Aunque es posible encontrar muchas razones para entender cómo la poesía ha devenido un lugar, no sólo de cualquier experiencia posible, sino de toda clase de ocurrencias —a diferencia de lo que ha pasado con la narrativa, en la que ahora predomina un realismo casi reaccionario—, es complicado entender por qué el capricho o la arbitrariedad más extrema, en nombre de la espontaneidad o la experimentación, ocupan el sitio que antes tuvo el rigor y la búsqueda de la obra más original con el más alto grado de expresión. Desde luego, este fenómeno también ocurre en otras artes. En la plástica podemos ver cómo, bajo las formas del conceptualismo, del arte objeto o de interpretaciones fáciles de la pintura abstracta, los “artistas” pueden defender las representaciones más vacías y elementales, aunque impliquen, en la realización, duros y subarrendados trabajos de fontanería, herrería, costura... Este culto a las ideas atropelladas, al margen de todo arquetipo, en la poesía alcanza muchas veces un grado insospechado. Aquí, el lema de la espontaneidad a costa de lo que sea y sin límite alguno puede llegar a dimensiones inenarrables. En este contexto, me sorprende, y no, el libro Me llamo cuerpo que no está (Lumen, 2023) de Cristina Rivera Garza.
A lo largo de veinte años, a través de cinco libros de poesía, ella ha desarrollado una escritura que, por la forma cortada de las frases en supuestas líneas versales y por el encadenamiento violento y voluble de las imágenes, se ofrece como poesía; pero que, bien miradas las cosas, por la ausencia de una síntesis eficaz de sentido y sentidos, no lo es. Es difícil comprender cómo alguien que escribe narrativa en forma competente puede, al saltar sobre el terreno de la poesía, pensar que no existe ninguna forma de rigor y que la única exigencia ineludible es una especie de asociación libre, con recurrencias de diversa índole (fácticas, fantasiosas o librescas). Es muy común encontrar en el libro de Rivera expresiones como “tubércula queja” o frases como “desgracia inaugural con sortija de muerto en anular” que, además de sonar de manera terrible, no obstante que se trata de un heptasílabo y un endecasílabo con mala rima asonante, no posee un valor expresivo más allá de lo rebuscado y grotesco. Es, exactamente, como si a uno se le ocurriera decir, con o sin falsas aliteraciones, en esta locuacidad de lo “espontáneo”: “sobre el rojo corre el líquido mercurio liso con la voz de mi mano ennoblecida”, que obviamente implica una capacidad de asociación, pero de ningún modo creatividad verdadera.
Comprendo que este tipo de composición está ligado de manera creciente a formas de especulación teórica y a discursos libertarios de carácter sexual, difundidos hoy por hoy de manera sistemática en instituciones públicas y académicas.

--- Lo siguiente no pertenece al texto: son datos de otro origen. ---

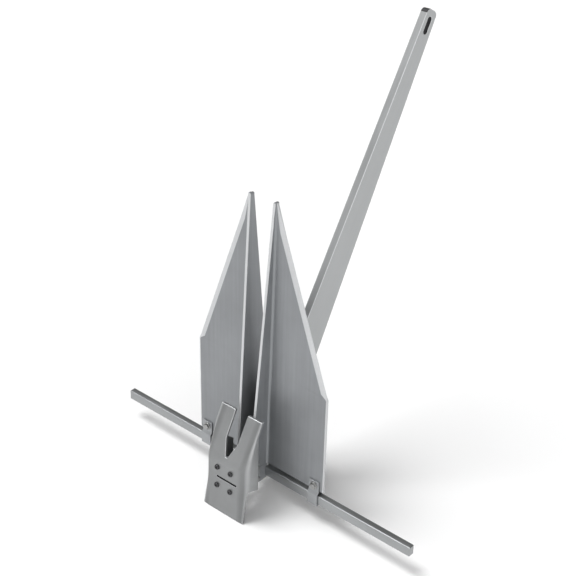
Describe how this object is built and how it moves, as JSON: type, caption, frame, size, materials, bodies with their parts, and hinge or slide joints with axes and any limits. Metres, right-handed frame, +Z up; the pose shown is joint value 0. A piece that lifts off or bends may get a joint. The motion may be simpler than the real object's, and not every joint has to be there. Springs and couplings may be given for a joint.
{
  "type": "pivoting-fluke boat anchor",
  "caption": "Lightweight bolted boat anchor: long tapered shank hinged on a flat cross stock between two pointed flukes, with a notched crown plate and palm on each side.",
  "frame": {"origin": "centre of the bounding box in X and Y, on the floor under the two palms", "axes": "+X along the stock, +Y towards the side the shank leans to, +Z up along the flukes towards their points"},
  "size_m": [0.672, 0.5438, 0.8002],
  "materials": {
    "satin_aluminium": "satin anodised",
    "extruded_aluminium": "satin anodised extrusion with a lengthwise grain",
    "stainless": "plain stainless fastener",
    "nylon": "natural nylon"
  },
  "bodies": {
    "fluke_frame": {"fluke_right": "satin_aluminium", "fluke_left": "satin_aluminium", "stock": "extruded_aluminium", "hinge_bush": "nylon", "hinge_washer_right": "nylon", "hinge_washer_left": "nylon", "crown_hood_front": "satin_aluminium", "crown_hood_rear": "satin_aluminium", "crown_yoke_front": "extruded_aluminium", "crown_yoke_rear": "extruded_aluminium", "stock_clip_left": "satin_aluminium", "stock_clip_right": "satin_aluminium", "clip_bolt_left": "stainless", "clip_bolt_right": "stainless", "clip_nut_left": "stainless", "clip_nut_right": "stainless", "hood_screw_front_1": "stainless", "hood_screw_front_2": "stainless", "hood_screw_front_3": "stainless", "hood_screw_front_4": "stainless", "hood_screw_rear_1": "stainless", "hood_screw_rear_2": "stainless", "hood_screw_rear_3": "stainless", "hood_screw_rear_4": "stainless", "yoke_bolt_front_1": "stainless", "yoke_bolt_front_2": "stainless", "yoke_bolt_front_3": "stainless", "yoke_bolt_front_4": "stainless", "yoke_bolt_rear_1": "stainless", "yoke_bolt_rear_2": "stainless", "yoke_bolt_rear_3": "stainless", "yoke_bolt_rear_4": "stainless"},
    "shank": {"shank": "extruded_aluminium"}
  },
  "joints": [
    {"name": "shank_swing", "type": "hinge", "parent": "fluke_frame", "child": "shank", "pos_m": [0, -0.17035, 0.048], "axis": [1, 0, 0], "range_deg": [0, 60]}
  ]
}
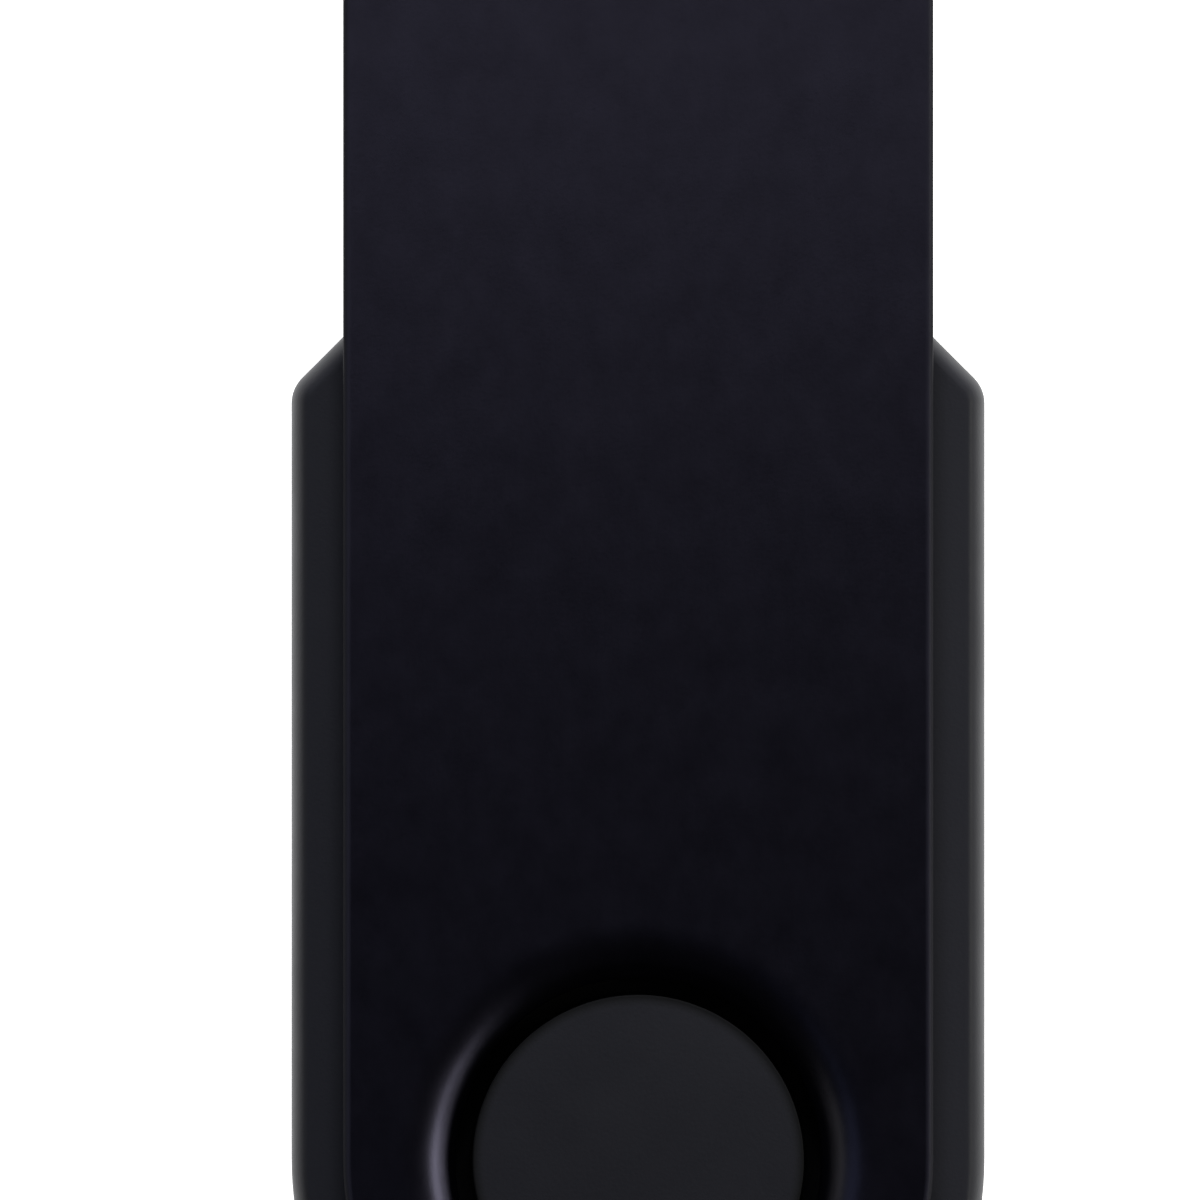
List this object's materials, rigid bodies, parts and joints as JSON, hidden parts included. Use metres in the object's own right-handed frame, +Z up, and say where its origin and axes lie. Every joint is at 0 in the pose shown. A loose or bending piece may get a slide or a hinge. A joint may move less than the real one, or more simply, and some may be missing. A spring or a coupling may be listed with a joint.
{
  "type": "swivel usb flash drive",
  "caption": "Flat plastic memory stick with a folded sheet metal cover that swivels on round bosses to bare or guard its type A plug.",
  "frame": {"origin": "middle of the bounding box's base, on the plane that the drive lies on", "axes": "+Y along the drive from the lanyard loop to the plug, +Z up through the clip's two arms, +X across the drive"},
  "size_m": [0.019, 0.0582, 0.0104],
  "materials": {
    "clip_paint": "fine satin black coating with a faint blue cast over folded steel sheet",
    "case_plastic": "moulded black plastic with a fine spark-eroded texture",
    "plated_steel": "nickel plated steel sheet with fine drawing lines",
    "insulator_plastic": "moulded black insulator",
    "contact_gold": "gold flash over nickel plated copper alloy",
    "board_laminate": "green solder mask on glass fibre laminate",
    "chip_epoxy": "moulded black epoxy packages",
    "crystal_can": "drawn metal can",
    "led_resin": "clear cream resin",
    "capacitor_ceramic": "tan fired ceramic",
    "resistor_film": "black glazed film on a ceramic chip"
  },
  "bodies": {
    "body": {"upper_shell": "case_plastic", "lower_shell": "case_plastic", "plug_shell": "plated_steel", "plug_insulator": "insulator_plastic", "contact_power": "contact_gold", "contact_data_minus": "contact_gold", "contact_data_plus": "contact_gold", "contact_ground": "contact_gold", "circuit_board": "board_laminate", "flash_memory_chip": "chip_epoxy", "controller_chip": "chip_epoxy", "crystal_oscillator": "crystal_can", "activity_led": "led_resin", "capacitor_1": "capacitor_ceramic", "capacitor_2": "capacitor_ceramic", "capacitor_3": "capacitor_ceramic", "capacitor_4": "capacitor_ceramic", "capacitor_5": "capacitor_ceramic", "capacitor_6": "capacitor_ceramic", "capacitor_7": "capacitor_ceramic", "capacitor_8": "capacitor_ceramic", "resistor_1": "resistor_film", "resistor_2": "resistor_film", "resistor_3": "resistor_film", "resistor_4": "resistor_film", "resistor_5": "resistor_film"},
    "clip": {"swivel_clip": "clip_paint"}
  },
  "joints": [
    {"name": "clip_swivel", "type": "hinge", "parent": "body", "child": "clip", "pos_m": [0, -0.01465, 0.0052], "axis": [0, 0, 1], "continuous": true}
  ]
}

Gracias a estos vínculos surge la falsa legitimidad de una poesía que no lo es. En esta reducción, la invención poética pierde su fuerza primigenia, ya no es “Todo lo que la noche/ dibuja con su mano/ de sombra”, y aparece un discurso maliciosamente ideológico en una narrativa, embozada y despótica, con signos catastróficos y el cuerpo de un yo que debemos suponer —échense este trompo a la uña— hablante y desaparecido.